April 29, 2020, 7:25 AM

TV newsman Grant Hermes' big career jump to WDIV starts with a 1,000-mile drive to Detroit that he and fiance Becca Slaughter never will forget. 

They relocated from Oklahoma City this month -- a scary, weird time to cross the heartland, eat road food and stay in an unfamiliar room in Fort Wayne, Ind.


Grant Hermes and Becca Slaughter
(Photo: Facebook)

"As we're driving, the numbers of the infected and dead from coronavirus were rising," Hermes writes at his new station's website. "The roads were eerily clear."

The trip played out as a strange, dueling set of oddities.

On one side were crowded, gas stations filled with people whose lives seemed unchanged by the virus. On the other was the endless scene of empty school, restaurant and church parking lots that rolled by outside our car windows.

The broadcaster, a Minnesota native, was a reporter and morning anchor at KWTV for nearly five years. Now he leaps from a TV market ranked 43rd nationally to one that's 14th on Nielsen's list of designated market areas by viewership size. WDIV is his third station since earning a journalism degree in 2014 at the University of Wisconsin-Madison.  

Slaughter, 27, was a news producer for five years at the same CBS affiliate in Oklahoma City. She's a 2014 journalism graduate from the University of Oklahoma. The couple became engaged in December.

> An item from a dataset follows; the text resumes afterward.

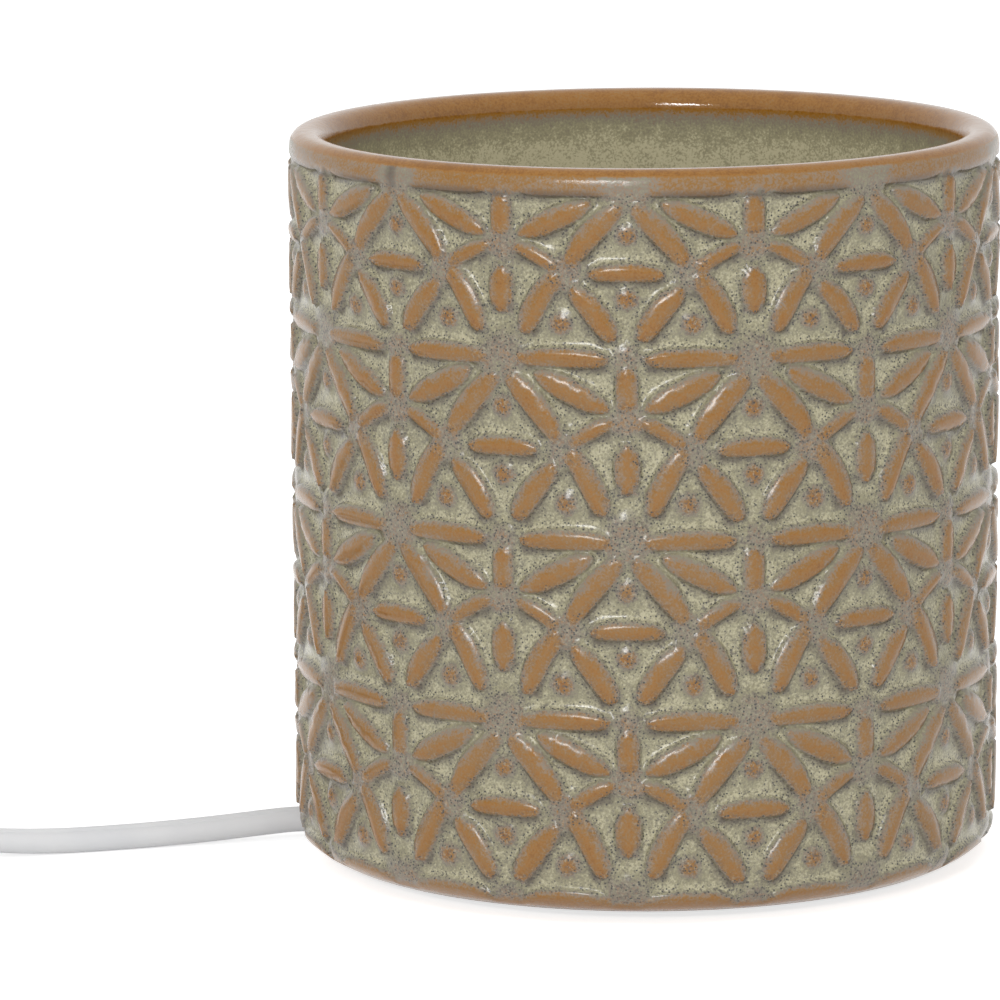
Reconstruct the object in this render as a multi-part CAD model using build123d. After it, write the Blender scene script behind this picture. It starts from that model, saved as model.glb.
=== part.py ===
from build123d import *
import math
import os

# Electric wax melt warmer: a glazed ceramic cylinder with a hot plate inside, a lift-out dish for
# the wax, and a flat twin cord with a rocker switch and a two-blade plug.
# Millimetres. Z is up, and the origin is on the body's axis at the table.

# Driving dimensions
body_diameter = 114.0
body_height = 117.0
wall = 6.0
table_gap = 1.5
ledge_height = 69.5

# Ceramic body
lip_outer_round = 2.2
lip_inner_round = 3.0
lip_outer_share = 0.36
lip_inner_share = 0.5
foot_round = 5.4
ledge_width = 8.0
ledge_thickness = 6.0
ledge_round = 1.0
shoulder_width = 5.5
shoulder_thickness = 7.0
foot_lip_width = 1.5
notch_width = 12.0
notch_height = 5.7
notch_round = 3.0
exit_angle = 175.0
lattice_turn = -92.7

# Star lattice pressed into the body's outside: its hollows lie between broad ribs
lattice_repeats = 9
lattice_rows = 4
lattice_start = 2.5
lattice_overrun = 0.5
lattice_ring_drop = 1.9
lattice_crown_share = 0.66
hollow_depth = 1.0
rib_half_width = 1.75

# Wax dish, which stands on the warming plate
dish_finger_room = 10.0
dish_height = 27.0
dish_wall = 4.0
dish_foot_share = 0.78
dish_foot_width = 5.0
dish_foot_height = 2.0
dish_rim_share = 0.42
dish_bowl_round = 9.0
dish_foot_round = 0.8

# Warming plate and what seats it
gasket_thickness = 1.5
gasket_width = 5.0
gasket_setback = 2.5
plate_thickness = 3.0
plate_side_clearance = 3.0
plate_edge_width = 3.0
plate_edge_drop = 1.5
skirt_clearance = 0.4
skirt_wall = 2.0
skirt_depth = 3.0
stud_inset = 9.0
stud_diameter = 4.0
stud_reach = 7.5
pillar_count = 4
first_pillar_angle = 45.0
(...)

"Each truck stop experience was worryingly similar," writes WDIV's new reporter.
(Photo: LinkedIn)

Below are glimpses of their two-day relocation adventure in a season of plague. They rolled northeast in a three-vehicle caravan with two pets and Slaughter's parents, "who lent us their pickup truck and help with the move even though they too are worried about driving into one of the country’s coronavirus hotspots."

The anxiety of finally moving after weeks of preparing had given way to the anxiety of simply driving into common places with other people. ... Each truck stop experience was worryingly similar: Paper signs, sometimes handwritten, urging customers to wait until there were fewer than 10 people in a store and to mind the taped X's or lines marking six-foot spaces. Most customers didn't listen.

While many stayed behind their taped boundaries, I could count on one hand the number of people we saw wearing masks, despite the CDC recommendation just a day before. Almost no one was wearing gloves, including employees handling money. ...

As we drove into Detroit, the city was nothing like what we had seen just a few months prior. Becca and I had flown up for my interview and stayed the weekend to explore a new city. It was vibrant and bustling. We would tell our friends there was a magnetic energy that was hard to deny when many gave us cockeyed looks at the mention of Detroit.

But when we made it to our downtown apartment, we found the city had changed. The energy was still there but it was an undercurrent, not a live wire. The streets and parks were empty. None of the lights in the restaurants, bars and shops we had been so eager to become customers of were lit. ...

Still, we were grateful. We were healthy. Our loved ones were safe. Our biggest problem was finding out the movers would be days later than we expected, which right now is nothing compared to the new normal inside emergency rooms, ICUs and obituary pages.